Over the rest the term, I replaced frustration with a newfound attitude that saw every red mark as a gift that helped me to be my best. I painstakingly whittled the text to try to make every word that remained on the page truly matter. And it paid off. I clearly remember picking up my last draft at our last class and scanning it, with one eye shut. Flipping from page to page, I was now stunned to see that there were no red marks anywhere! Every page--nothing but white! Prof. Marki had written only two words on the last page, this time in blue ink: "Good job."


It turned out that he was in fact a low grader. I received a B-minus for the course, one of only three grades that he gave above C-plus.
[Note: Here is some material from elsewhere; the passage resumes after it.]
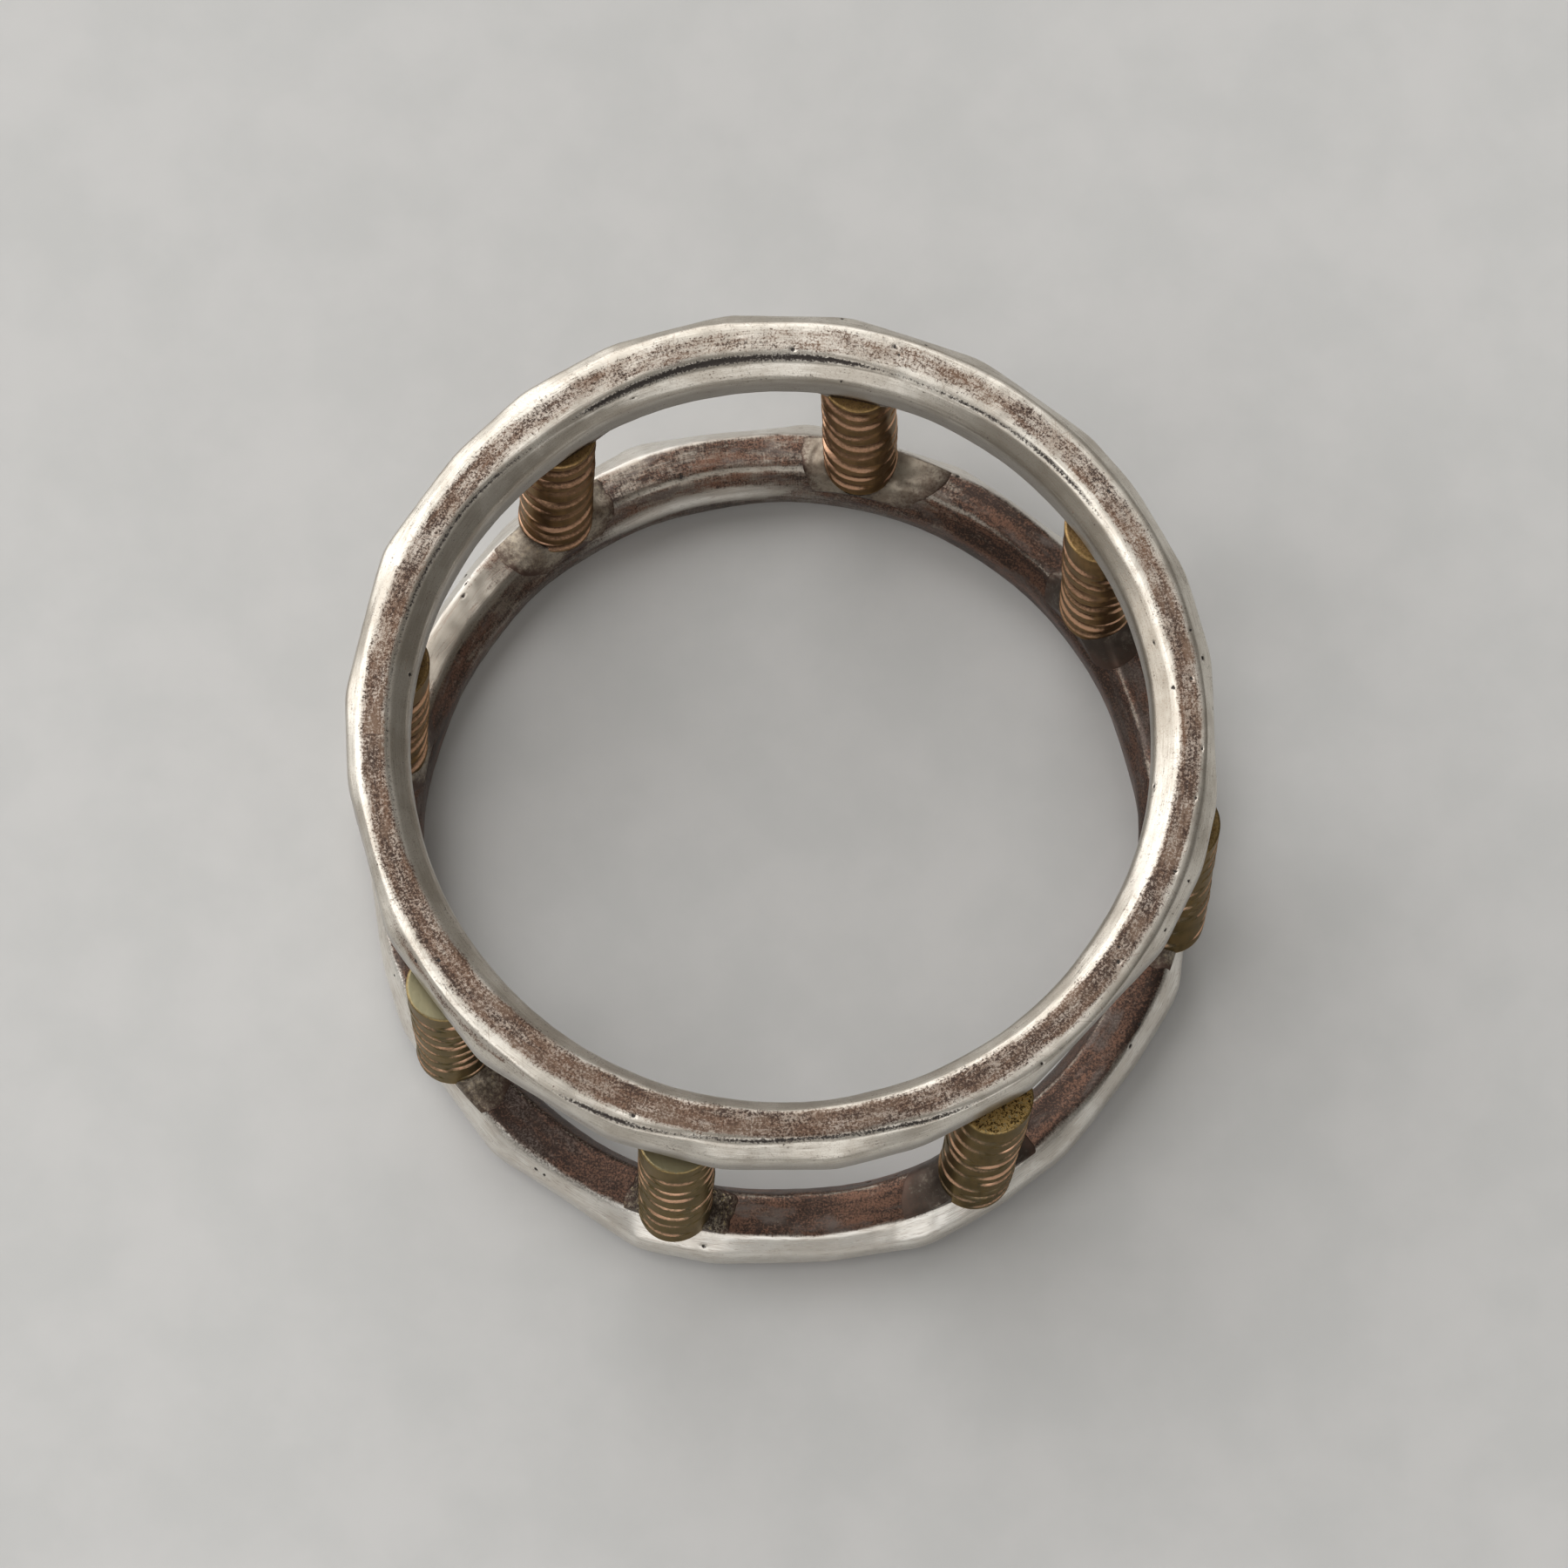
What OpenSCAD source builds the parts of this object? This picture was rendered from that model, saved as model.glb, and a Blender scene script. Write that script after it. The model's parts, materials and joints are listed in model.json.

But I'll tell you something--in all of my time at Hamilton, at music school, and in law school, I was never as proud of a grade as I was of that B-minus.


For me, Prof. Marki's class was about so much more than English. It was about perseverance, intellectual discipline, not accepting less than my best, and finding solid ground amid the enduring tremors of my brother's death. It was about establishing important elements of my own personal and professional style. I have always been immensely grateful to Prof. Marki for those lessons that served me so well throughout Hamilton, grad school, and two careers.


One specific example comes to mind. Some years ago, I was writing a motion for summary judgment to be submitted to the federal district court on behalf of a client. Lawyers routinely include in such motions the governing standards for granting or denying summary judgment. Aware that the court was awash in such motions, and wishing to persuade, I decided to omit that section from my brief and instead include this footnote: "The court is well aware of the standards for granting summary judgment, so the defendant will not repeat them here." I won the motion, I think in some part because of that footnote, that exercise of economy, that saving of space for what really matters. Professor Marki would have been proud.